The blunders mentioned are intelligible enough as in a version from the French; but in the description of the Indian pearl-fishery we have a startling one not so easy to account for. The French says, “the divers gather the sea-oysters (hostrige de Mer), and in these the pearls are found.” This appears in the Tuscan in the extraordinary form that the divers catch those fishes called Herrings (Aringhe), and in those Herrings are found the Pearls!

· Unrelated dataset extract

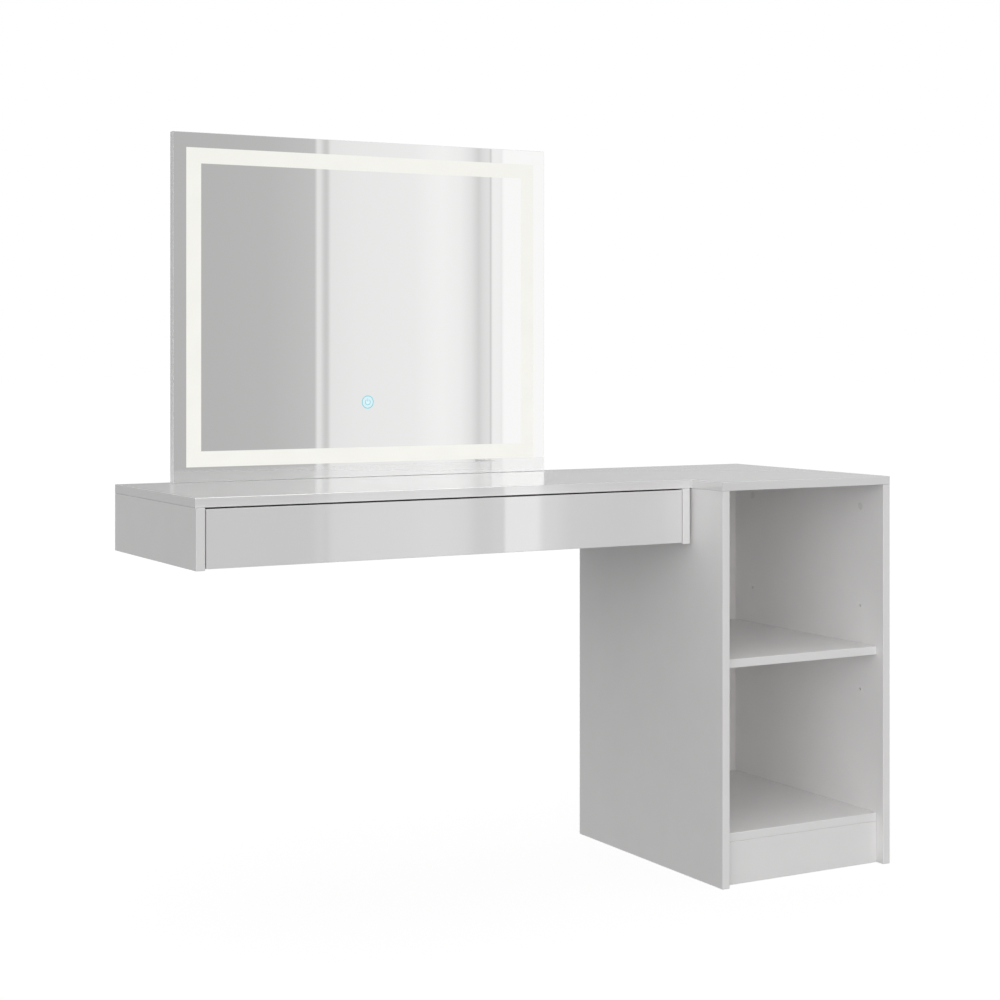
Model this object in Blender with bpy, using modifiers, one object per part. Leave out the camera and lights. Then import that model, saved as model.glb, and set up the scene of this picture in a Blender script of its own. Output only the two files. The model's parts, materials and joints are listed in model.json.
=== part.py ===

[5] As examples of these Italianisms: “Et ont del olio de la lanpe dou sepolchro de Crist”; “L’Angel ven en vision pour mesajes de Deu à un Veschevo qe mout estoient home de sante vite”; “E certes il estoit bien beizongno”; “ne trop caut ne trop fredo”; “la crense” (credenza); “remort” for noise (rumore); “inverno”; “jorno”; “dementiqué” (dimenticato); “enferme” for sickly; “leign” (legno); “devisce” (dovizia); “ammalaide” (ammalato), etc. etc.
Professor Bianconi points out that there are also traces of Venetian dialect, as Pare for père; Mojer for wife; Zabater, cobbler; cazaor, huntsman, etc.
I have not been able to learn to what extent books in this kind of mixed language are extant. I have observed one, a romance in verse called Macaire (Altfranzösische Gedichte aus Venez. Handschriften, von Adolf Mussafia, Wien, 1864), the language of which is not unlike this jargon of Rustician’s, e.g.:—
“‘Dama,’ fait-il, ‘molto me poso merviler
De ves enfant quant le fi batecer
De un signo qe le vi sor la spal’a droiturer
Qe non ait nul se no filz d’inperer.’”—(p. 41)
[6] As examples of such Orientalisms: Bonus, “ebony,” and calamanz, “pencases,” seem to represent the Persian abnús and ḳalamdàn; the dead are mourned by les mères et les Araines, the Harems; in speaking of the land of the Ismaelites or Assassins, called Mulhete, i.e. the Arabic Muláhidah, “Heretics,” he explains this term as meaning “des Aram” (Ḥarám, “the reprobate”). Speaking of the Viceroys of Chinese Provinces, we are told that they rendered their accounts yearly to the Safators of the Great Kaan. This is certainly an Oriental word. Sir H. Rawlinson has suggested that it stands for dafátir (“registers or public books”), pl. of daftar. This seems probable, and in that case the true reading may have been dafators.
[7] Luces du Gast, one of the first of these, introduces himself thus:— “Je Luces, Chevaliers et Sires du Chastel du Gast, voisins prochain de Salebieres, comme chevaliers amoureus enprens à translater du Latin en François une partie de cette estoire, non mie pour ce que je sache gramment de François, ainz apartient plus ma langue et ma parleure à la manière de l’Engleterre que à celle de France, comme cel qui fu en Engleterre nez, mais tele est ma volentez et mon proposement, que je en langue françoise le translaterai.” (Hist. Litt. de La France, xv. 494.)